A. Tsechanski, M. Segev, G. Shani
Nuclear Science and Engineering | Volume 84 | Number 3 | July 1983 | Pages 226-233
Technical Paper | doi.org/10.13182/NSE83-A17791
Articles are hosted by Taylor and Francis Online.
Integral experiments with a large graphite stack and fast neutron spectra calculations are described. A well-collimated beam of (14.75 ± 0.05) MeV (D,T) neutrons from a generator incident on the graphite resulted in a neutron spectrum that strongly correlated with the fine structure of the carbon nuclei, including anisotropy of elastic and inelastic scattering to first levels.
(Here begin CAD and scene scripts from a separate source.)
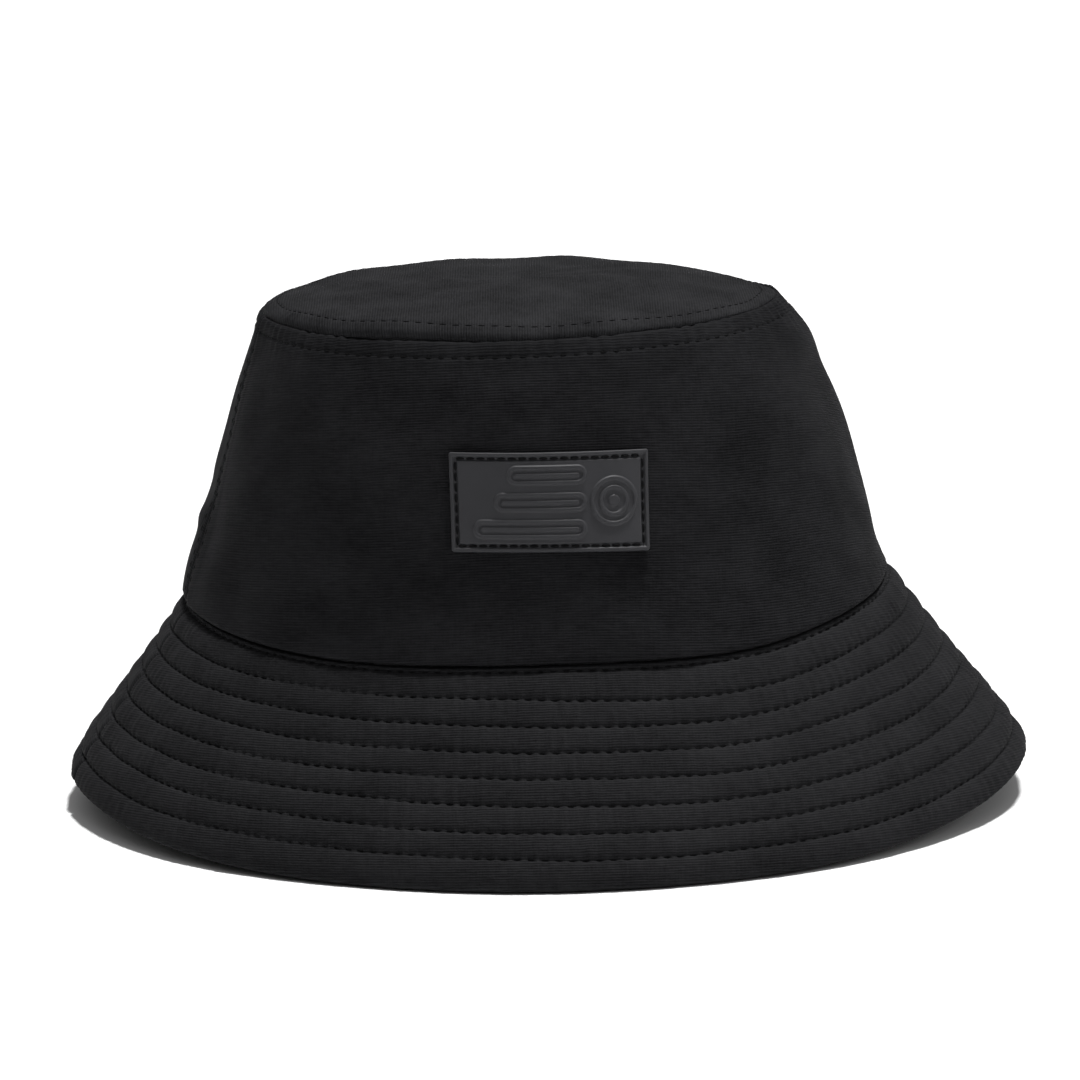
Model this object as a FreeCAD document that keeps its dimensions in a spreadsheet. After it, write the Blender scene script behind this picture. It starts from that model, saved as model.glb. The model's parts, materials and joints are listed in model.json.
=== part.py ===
import FreeCAD, Part
import math
import os

import Sketcher

# Bucket hat. Millimetres, +Z up, the patch faces -Y. The origin is on the surface that the brim
# stands on, under the middle of the brim. An azimuth is counted from the front (-Y) towards +X.

Vector = FreeCAD.Vector

DRIVING_DIMENSIONS = (
    ("crown_seam_radius", 94.5, "outer radius of the seam between crown and brim"),
    ("crown_seam_height", 52.95, "mean height of that seam above the surface"),
    ("crown_seam_sway", -2.2, "how far front and back of that seam dip, and the sides rise"),
    ("crown_seam_ripple", 0.75, "fourfold part of the same curve"),
    ("crown_seam_shift", -2.0, "sideways shift of that seam"),
    ("tip_radius", 68.6, "radius of the seam round the crown tip"),
    ("tip_height", 131.75, "mean height of the tip seam"),
    ("tip_shift", -5.0, "sideways shift of the tip: the soft crown leans a little"),
    ("crown_roll_deg", 1.1, "roll of the crown about the front-to-back axis"),
    ("tip_dome", 3.0, "rise of the tip at its middle"),
    ("wall_bow", 4.2, "factor of the outward bow of the crown wall"),
    ("edge_radius", 125.6, "radius of the brim edge"),
    ("edge_height", 3.12, "mean height of the brim edge"),
    ("edge_sway", -3.95, "how far front and back of the edge dip, and the sides rise"),
    ("edge_ripple", 1.1, "fourfold part of the same curve"),
    ("brim_bow", 3.4, "factor of the outward bow of the brim"),
    ("shell_thick", 0.8, "crown fabric with its fused backing"),
    ("ply_thick", 0.6, "one fabric layer of the brim"),
    ("interlining_thick", 0.8, "stiff layer inside the brim"),
    ("ply_gap", 0.1, "clearance between neighbouring layers"),
    ("tape_thick", 0.5, "seam tape"),
    ("tape_width", 10.0, "seam tape"),
    ("thread_thick", 0.4, "sewing thread, laid flat"),
    ("topstitch_inset", 4.0, "topstitching beside the tip seam"),
    ("side_stitch_inset", 2.2, "topstitching beside a side seam"),
    ("left_seam_deg", 80.0, "left side seam, in degrees from the front"),
    ("right_seam_deg", 100.0, "right side seam, in degrees from the front"),
    ("seam_gap", 0.3, "clearance along a seam"),
    ("brim_width", 60.2, "crown seam to brim edge, along the brim"),
    ("first_row", 9.7, "crown seam to first quilting row, along the brim"),
    ("row_pitch", 7.15, "quilting rows, along the brim"),
    ("edge_stitch_inset", 2.0, "topstitching below the crown seam"),
    ("interlining_inset", 2.5, "edge of the interlining inside the brim's edges"),
    ("wall_width", 82.5, "crown seam to tip seam, along the wall"),
    ("sweatband_width", 28.0, "sweatband, along the wall"),
    ("sweatband_thick", 0.9, "sweatband"),
    ("sweatband_inset", 2.4, "outer wall surface to sweatband"),
    ("patch_width", 51.5, "rubber patch"),
    ("patch_tall", 25.4, "rubber patch"),
    ("patch_thick", 1.5, "rubber patch"),
    ("patch_foot", 28.8, "crown seam to patch, along the wall"),
    ("patch_turn_deg", 3.5, "middle of the patch, in degrees from the front"),
    ("patch_stitch_inset", 2.0, "stitching inside the patch's outline"),
    ("label_long", 30.0, "care label, from its sewn edge"),
    ("label_tall", 12.0, "care label"),
    ("label_thick", 0.4, "care label"),
    ("label_foot", 32.0, "crown seam to care label, along the wall"),
)

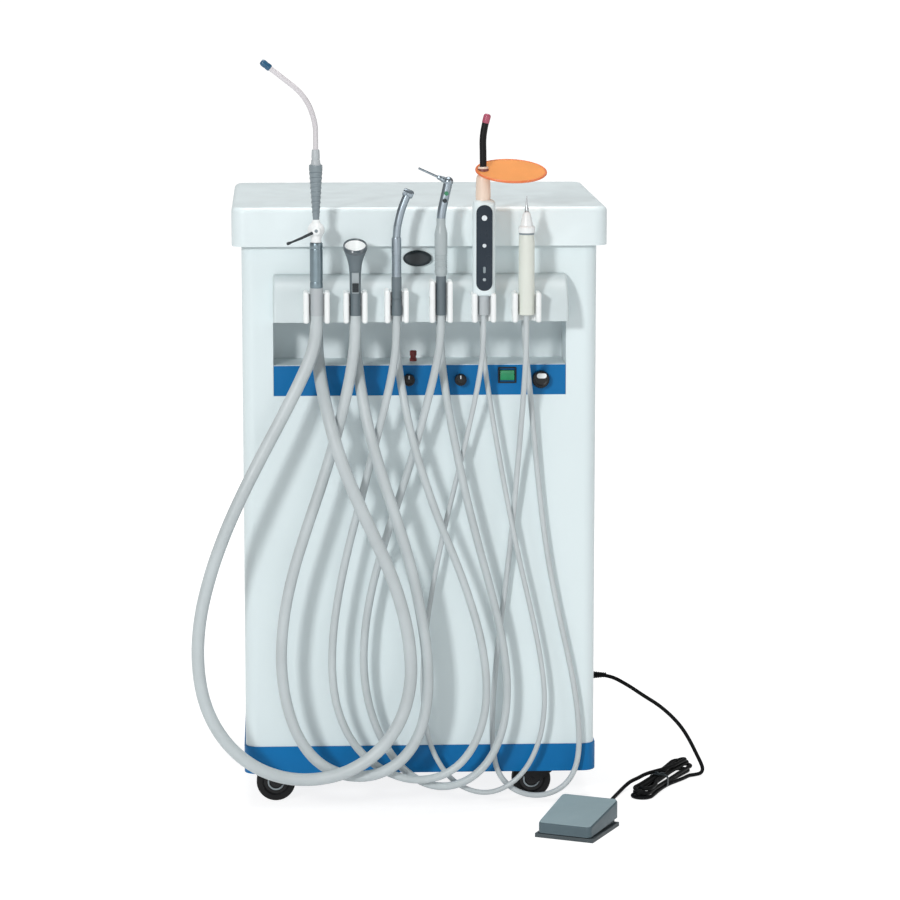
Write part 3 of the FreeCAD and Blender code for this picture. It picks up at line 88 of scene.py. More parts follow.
def shade(red, green, blue):
    """A colour from its 0-255 values, as the linear colour that a shader wants."""
    def linear(value):
        value /= 255
        return value / 12.92 if value <= 0.04045 else ((value + 0.055) / 1.055) ** 2.4
    return linear(red), linear(green), linear(blue), 1


def tint(colour, factor):
    """A colour made lighter or darker."""
    return tuple(min(1, c * factor) for c in colour[:3]) + (1,)


def fill(tree, node, values):
    """Sets a node's inputs, or links them to another node's outputs."""
    for key, value in values.items():
        if isinstance(value, bpy.types.NodeSocket):
            tree.links.new(value, node.inputs[key])
        else:
            node.inputs[key].default_value = value
    return node


def add_node(tree, kind, values=None, **settings):
    """A new shader node with its inputs and settings."""
    node = tree.nodes.new(f"ShaderNode{kind}")
    for field, value in settings.items():
        setattr(node, field, value)
    return fill(tree, node, values or {})


def new_material(name, look, *details):
    """A new material, its shader's inputs as a look gives them."""
    material = bpy.data.materials.new(name)
    material.use_nodes = True
    tree = material.node_tree
    fill(tree, tree.nodes["Principled BSDF"], look(tree, *details))
    return material


def on_piece(tree):
    """Where a point is on the piece itself."""
    return add_node(tree, "TexCoord").outputs["Object"]


def grain(tree, scale, detail=3, stretch=(1, 1, 1)):
    """Noise that sits still on the piece, and may be stretched along an axis."""
    place = add_node(tree, "Mapping", {"Vector": on_piece(tree), "Scale": stretch}).outputs["Vector"]
    return add_node(tree, "TexNoise", {"Vector": place, "Scale": scale, "Detail": detail}).outputs["Fac"]


def blend_colours(tree, factor, dark, light, low=0.35, high=0.65):
    """A colour that runs from dark to light as a factor rises."""
    ramp = add_node(tree, "ValToRGB", {"Fac": factor})
    for stop, position, colour in zip(ramp.color_ramp.elements, (low, high), (dark, light)):
        stop.position = position
        stop.color = colour
    return ramp.outputs["Color"]


def ranged(tree, factor, low, high):
    """A number that runs from low to high as a factor rises."""
    limits = {"Value": factor, "From Min": 0.3, "From Max": 0.7, "To Min": low, "To Max": high}
    return add_node(tree, "MapRange", limits).outputs["Result"]


def bumped(tree, height, strength, distance):
    """A normal that follows a height."""
    values = {"Height": height, "Strength": strength, "Distance": distance}
    return add_node(tree, "Bump", values).outputs["Normal"]


def moulded(tree, colour, roughness=0.4, variation=0.04, texture=700, depth=0.12, coat=0.0, gloss=0.5):
    """Moulded plastic: faint cloudiness in its colour and gloss, and a fine moulded texture."""
    cloud = grain(tree, 9, 4)
    return {
        "Base Color": blend_colours(tree, cloud, tint(colour, 1 - variation), tint(colour, 1 + variation)),
        "Roughness": ranged(tree, grain(tree, 45), roughness - 0.06, roughness + 0.08),
        "Normal": bumped(tree, grain(tree, texture, 2), depth, 0.0004),
        "Coat Weight": coat,
        "Specular IOR Level": gloss,
    }


def painted(tree, colour, roughness=0.34):
    """Powder paint on sheet steel: a soft orange peel and faint rubbed patches."""
    return {
        "Base Color": blend_colours(tree, grain(tree, 3, 2), tint(colour, 0.985), tint(colour, 1.015)),
        "Roughness": ranged(tree, grain(tree, 30, 3), roughness - 0.02, roughness + 0.03),
        "Normal": bumped(tree, grain(tree, 260, 2), 0.1, 0.0006),
        "Coat Weight": 0.15,
        "Coat Roughness": 0.2,
    }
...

This experimental approach is easier and more straightforward from the calculational point of view than one with a neutron source inside of a stack. The neutron spectrum measurement was performed by an NE-213 liquid scintillator using a pulse-shape discrimination technique to reject gamma-ray counts. The unfolding of the proton recoil spectrum was done by the FORIST code. The calculations were performed using the DOT 3.5 two-dimensional discrete ordinates neutron transport code incorporating the ENDF/B-IV cross-section library with the ETOG III group cross-section generating code. Comparison between measured and calculated spectra showed a reasonable agreement in the 1- to 8-MeV energy range. On the other hand, great discrepancies (up to an order of magnitude) are revealed in the range from 8 to 10.5 MeV. It was found that these discrepancies are due to the fact that the ETOG III program does not take into consideration the angle/energy correlation in inelastic scattering. Including the angle/energy correlation in inelastic scattering drastically improved the agreement between measurements and calculations in the inelastic scattering range to the first level of the carbon. The calculated spectrum in the 7- to 10.5-MeV range, i.e., in the inelastic scattering range, was found to be very sensitive to the anisotropy distribution of inelastic scattering to the first level. Therefore, these kinds of integral experiments (with a monoenergetic collimated neutron beam introduced from outside) supply direct data on the anisotropy of both inelastic and elastic scattering.